The only lip service paid to any conservation values then was in miniscule National Parks, which had since the 1930s been able to be declared for conservation purposes as well as scenic or recreational values. In 1962, the State introduced a requirement for a permit to clear leasehold land with permission never, if ever, denied.

In any case, leases usually were issued subject to clearing requirements and large amounts of public money were pumped into clearing like a $22 million program announced by the Commonwealth for brigalow clearing in 1962.

.In the mid 1970s, the Martel family of the Willandspey property near Clermont were faced with the requirement to clear 5000 hectares of the last remaining pristine gidgee forest in their area. They took the then radical step of agitating for the forest to be excised from their lease as a conservation reserve. The Willandspey Conservation Park is thus something of a landmark the first feeble stirrings of a conservation ethos among Queensland graziers and land administrators.

In other States, the consequences of past tree clearing activities started to hit home in the 1980s. South Australia tried to get farmers to enter voluntary conservation agreements in 1980. Farmers continued bulldozing.

A ban on clearing was introduced without warning in 1983 and legislation providing for payments to be made to eligible farmers entering into the "voluntary" Heritage agreements followed in 1985. Broadscale clearing has effectively ceased in South Australia and permits for minor clearing are tied to replanting proposals elsewhere on properties.

In Victoria, clearing dropped by two thirds after the overnight 1989 introduction of permit requirements on blocks over 0.4 hectares. There was no provision for compensation or other payments to landholders.

In Western Australia, where nearly 3 million hectares of valuable wheat belt has been damaged or lost to salination, a lax permit system with an 80 percent approval rate for clearing was replaced in 1995 with controls trying to hold vegetation cover at 20 percent of properties and shires.

Controversial interim clearing controls were introduced in New South Wales in 1995 by way of a planning policy followed up by legislation in 1998. Observers agree that the NSW situation is messy, with management plans still being prepared and illegal clearing continuing in the absence of significant enforcement activity.

Queensland also moved in 1995 to strengthen a lax permit system for clearing leasehold land although the legislation was not proclaimed until 1997. The legislation has so far had only a muted impact, as permits are valid for five years and the Queensland way is apparently to give plenty of warning for panic clearing.

Australian environment ministers were told last August that Queensland has 32 percent of Australia’s native forest and accounted for 80 percent of national tree clearing activity in the period 1990-95. More recently the satellite eye in the sky and the State Landcover and Trees Study (SLATS) that analyses the pictures have produced an estimate that clearing has accelerated from 289,000 hectares annually in 1991-95 to 340,000 hectares in 1995-7.

The SLATS team has been beavering away on its estimates for 1997-99 and recently provided them to the government which decided to try and sit on them as long as possible and preferably until some time in September.. The estimate, of a new clearing rate of 400,000 hectares a year, was instead released yesterday in The Courier-Mail.

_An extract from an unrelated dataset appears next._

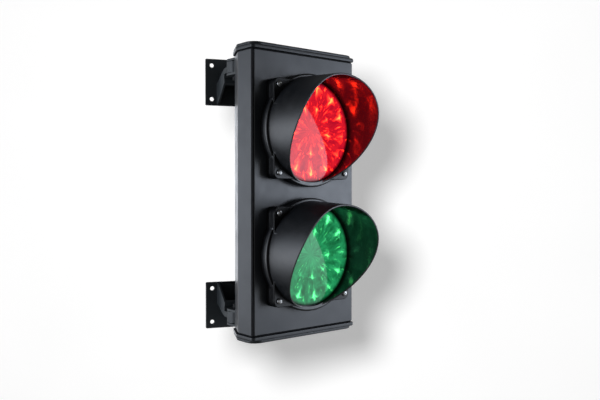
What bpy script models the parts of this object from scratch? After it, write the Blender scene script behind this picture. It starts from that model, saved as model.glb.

In the absence of any better explanation, it seems a reasonable bet that the State was not keen for the figures to become available to the Federal and other State governments in time for the Murray Darling Basin commission meeting in late August.

Queensland’s Natural Resources Minister Rod Welford is expected to be given a very hard time at this meeting over water and land management issues.

Mr Welford does, however, have a line of defence available to him. The finger is currently being pointed at Queensland because of the destruction now going on.

But most of the bills now being delivered up to Australian taxpayers for environmental restoration are to recover landscapes and catchments destroyed in southern States decades ago..

In Queensland, we still have time to avoid at least some of the mistakes of the past.